Rodolfo F. Peña
La encomienda

Para mí es claro que podrían esgrimirse objeciones legales a la conducta del presidente Ernesto Zedillo durante la toma de protesta de los candidatos del PRI, el sábado, en un recinto de este partido. Y ciertamente no tanto por su presencia, sino por lo que dijo. Sus palabras, tan exaltatorias de la actual mayoría parlamentaria como desconsideradas con la oposición pero, sobre todo, su afirmación de que sin esa mayoría no podría cumplir la encomienda que recibió de los sufragantes en l994, equivalen a una forma de coacción y presión sobre los electores, lo que está expresamente prohibido por las leyes electorales.

Y el lunes siguiente, al responder a las críticas que inevitablemente tenía que suscitar su infortunada actuación en el PRI, la actitud del primer mandatario fue todavía más censurable. En un mensaje dirigido a la ciudadanía como Presidente, utilizando bienes a su disposición por virtud de su cargo y poniendo en la balanza todo el peso de su investidura, apoyó de nuevo, abiertamente, a un partido político, comportamiento sancionado por el Código Penal.

Pero dejemos eso, porque no se trata, al menos en mi caso, de llevar el celo legal hasta el enjuiciamiento del Presidente, lo que con toda probabilidad sería otra desmesura.

Puede admitirse sin esfuerzo que gracias al apoyo legislativo de la mayoría priísta haya podido conducirse sin escollos una determinada política económica y lograrse la reforma a la Ley del Seguro Social y la nueva Ley de los Sistemas de Ahorro para el Retiro (y a otras leyes, como la que lleva a la privatización de la industria petroquímica). Pero si algún mérito hubiera en esos y otros muchos cambios, sería de quienes los propusieron y no de la burda aplanadora que los aprobó presumiblemente sin entenderlos siquiera. El Presidente no debiera hacer la glorificación de los legisladores de su partido a sus expensas. Pero los méritos son muy dudosos; tanto, que pueden transmutarse en culpas, y entonces se entiende el traspaso de la paternidad.

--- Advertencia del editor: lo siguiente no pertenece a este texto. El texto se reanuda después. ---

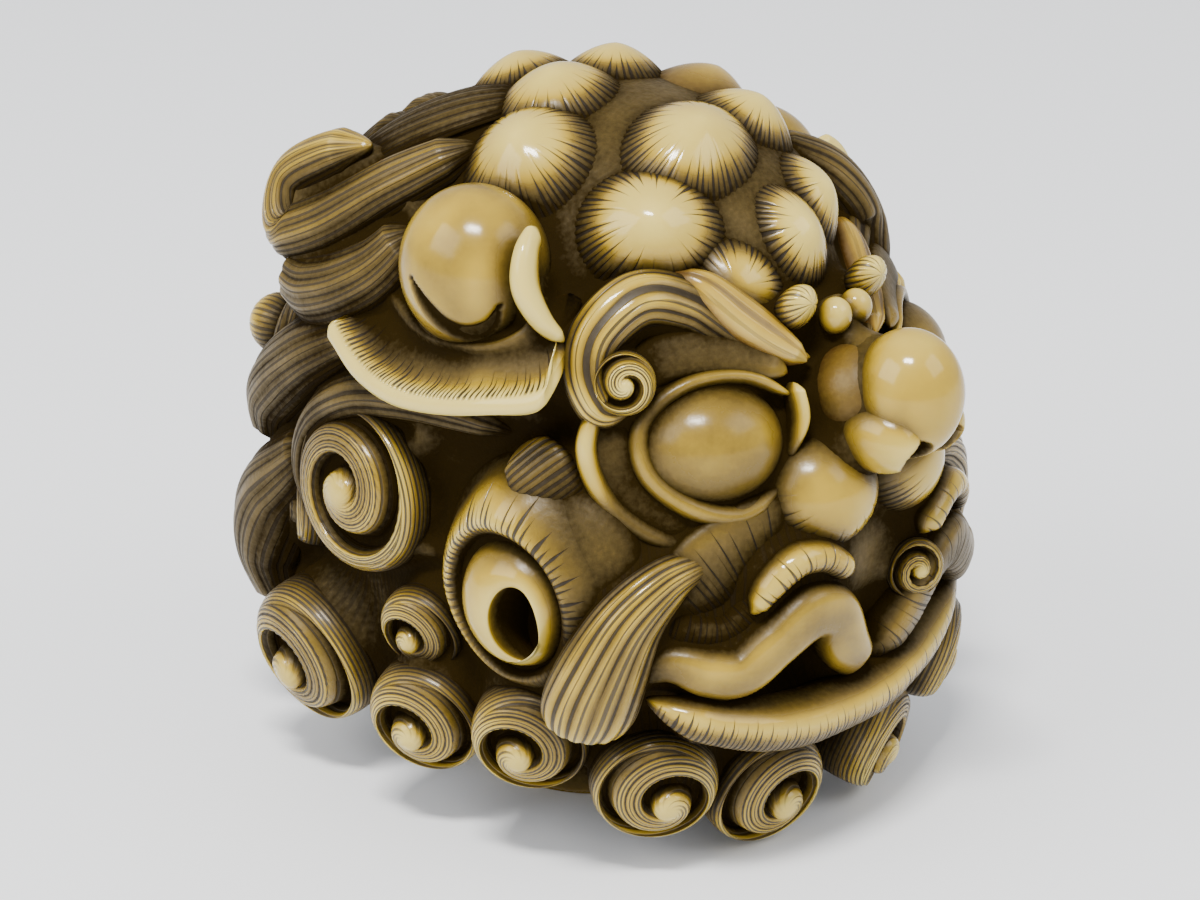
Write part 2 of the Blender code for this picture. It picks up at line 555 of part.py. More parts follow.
def build():
    """Models the head, one solid."""
    for old in list(bpy.data.objects):
        bpy.data.objects.remove(old, do_unlink=True)
    draft = new_object("draft", carve_head())
    merge = draft.modifiers.new("merge", "REMESH")
    merge.mode = "VOXEL"
    merge.voxel_size = GRAIN_OF_CARVING
    soften = draft.modifiers.new("soften", "SMOOTH")
    soften.factor = 0.5
    soften.iterations = 1
    mesh = bpy.data.meshes.new_from_object(draft.evaluated_get(bpy.context.evaluated_depsgraph_get()))
    bpy.data.objects.remove(draft, do_unlink=True)
    keep_outer_skin(mesh)
    head = bpy.data.objects.new("head", mesh)
    bpy.context.collection.objects.link(head)
    fewer = head.modifiers.new("fewer_faces", "DECIMATE")
    fewer.ratio = FACES / (2.0 * len(mesh.polygons))
    as_cutter(block_cutter("floor", (-1.0, -1.0, -1.0), (1.0, 1.0, 0.0)), head)
    as_cutter(cord_cutter(), head)
    as_cutter(mouth_cutter(), head)
    for side in (-1, 1):
        as_cutter(nostril_cutter(side), head)
    mesh.materials.clear()
    mesh.materials.append(ivory_material())
    mesh.shade_smooth()


build()
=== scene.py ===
# Looks of the ivory netsuke: every form of the shishi's head as fine carving, in aged and
# polished ivory with ink-dark engraved hair. It is laid out in carving units (cu) like the
# solid: the face looks along -Y, +Z is up and side features have x measured outwards.
import math

import bpy
import numpy as np
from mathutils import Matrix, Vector
from mathutils.bvhtree import BVHTree


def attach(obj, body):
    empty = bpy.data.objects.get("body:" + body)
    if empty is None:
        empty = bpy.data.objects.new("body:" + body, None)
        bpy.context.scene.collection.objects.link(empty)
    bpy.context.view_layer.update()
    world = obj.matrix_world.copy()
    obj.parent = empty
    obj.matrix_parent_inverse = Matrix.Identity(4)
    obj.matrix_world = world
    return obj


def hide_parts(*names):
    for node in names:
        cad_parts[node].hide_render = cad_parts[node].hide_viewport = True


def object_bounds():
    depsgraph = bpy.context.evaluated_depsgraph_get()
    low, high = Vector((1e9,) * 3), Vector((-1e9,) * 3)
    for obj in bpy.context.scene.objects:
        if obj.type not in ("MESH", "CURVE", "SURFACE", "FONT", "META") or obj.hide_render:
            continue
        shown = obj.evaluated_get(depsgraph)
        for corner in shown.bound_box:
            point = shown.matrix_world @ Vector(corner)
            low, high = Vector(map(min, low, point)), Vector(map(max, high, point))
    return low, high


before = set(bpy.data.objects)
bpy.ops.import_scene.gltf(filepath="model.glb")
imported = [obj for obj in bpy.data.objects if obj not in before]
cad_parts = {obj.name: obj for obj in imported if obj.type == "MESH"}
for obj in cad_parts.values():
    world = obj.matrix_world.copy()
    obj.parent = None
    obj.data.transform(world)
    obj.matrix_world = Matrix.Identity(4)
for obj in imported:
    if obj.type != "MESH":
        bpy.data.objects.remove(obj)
cad_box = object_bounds()

# Layout, in carving units
HEIGHT_CU = 41.58              # height of the solid
UNIT = (cad_box[1].z - cad_box[0].z) / HEIGHT_CU      # metres in one carving unit
HEART = np.array((0.0, 0.0, 20.0))
FAR_DROP = 0.13                # the left side's hair is carved this much lower per unit of width
FAR_BACK = 0.12                # and the left brow and ear this much further back
SKEW = (FAR_DROP, FAR_BACK)
NECK_RADIUS = 7.6
GOLDEN = 0.618034              # steps of these shares make the strokes uneven without a pattern
SECOND = 0.7548777
STROKE_LENGTH = (0.62, 0.75)   # shortest engraved stroke and the spread above it, as shares
STROKE_WIDTH = (0.16, 0.18)    # half width of the finest stroke and the spread above it
STROKE_TAPER = 0.6             # share of its length over which a stroke thins out
RAY_REACH = 34.0               # no part of the skin lies further from the heart than this
HAIR_PITCH = 0.29              # width of one engraved hair of a boss

# Masses of the skull: centre, half sizes and squareness of each
MASSES = (
    ((0.0, 0.2, 24.0), (13.9, 17.2, 16.3), 2.1),
    ((0.0, -1.8, 14.0), (14.0, 16.2, 11.4), 2.5),
    ((0.0, 4.6, 17.0), (12.2, 10.4, 13.5), 2.2),
)
BLEND = 0.06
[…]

Sin duda ha habido otras mayorías legislativas indiferentes a la sociedad e indecentemente sumisas; la que está por concluir su gestión ha sido de las peores, y esto es de una evidencia deslumbrante. Su desmesurada exaltación presidencial indica sólo la clase de Congreso que el Presidente quiere, el tipo de mayoría adicta con la que sí podría cumplir cabalmente su encomienda.

¿Y qué encomienda es esa que sólo puede cumplirse mediante la negación del debate legislativo? Constitucionalmente, los poderes se instituyen por el pueblo y para su beneficio. La encomienda de 17 millones de mexicanos al candidato triunfante Ernesto Zedillo consistió en que ejerciera el poder de forma que nos devolviera la seguridad en nuestra soberanía, en nuestras fuerzas, en nuestros recursos, en nuestra moneda, en nuestro porvenir, en todo lo que él había resumido en la propuesta del bienestar familiar. Pero ni la acción de gobierno ni las medidas legislativas ni la política económica se han encaminado en esa dirección. Sin desconocer algunos logros pírricos, lo que mayormente hemos cosechado son desengaños y tribulaciones. Esa encomienda, más bien impuesta, no merece defenderse.

Para el Presidente, como en la expresión socrática, la oposición ofrece sólo cabezas perezosas que lanzan utopías sin cuidarse de que sean realizables. ¿Será? En ese caso habría que abolir la reforma política, en su cara electoral, y volver al sistema de partido casi único para asegurarse siempre la mayoría en el Congreso (lo que es un modo de acabar con la división de poderes) y garantizar la eficacia de la encomienda, fuere cual fuere. Pero también puede aceptarse, y esto es lo más recomendable, la idea de que muy probablemente el partido de Estado pierda la mayoría en el próximo Congreso, y todo lo que habría que hacer para evitar una dramática crisis gubernamental sería cambiar la encomienda y negociar políticamente, como se hace en otras partes.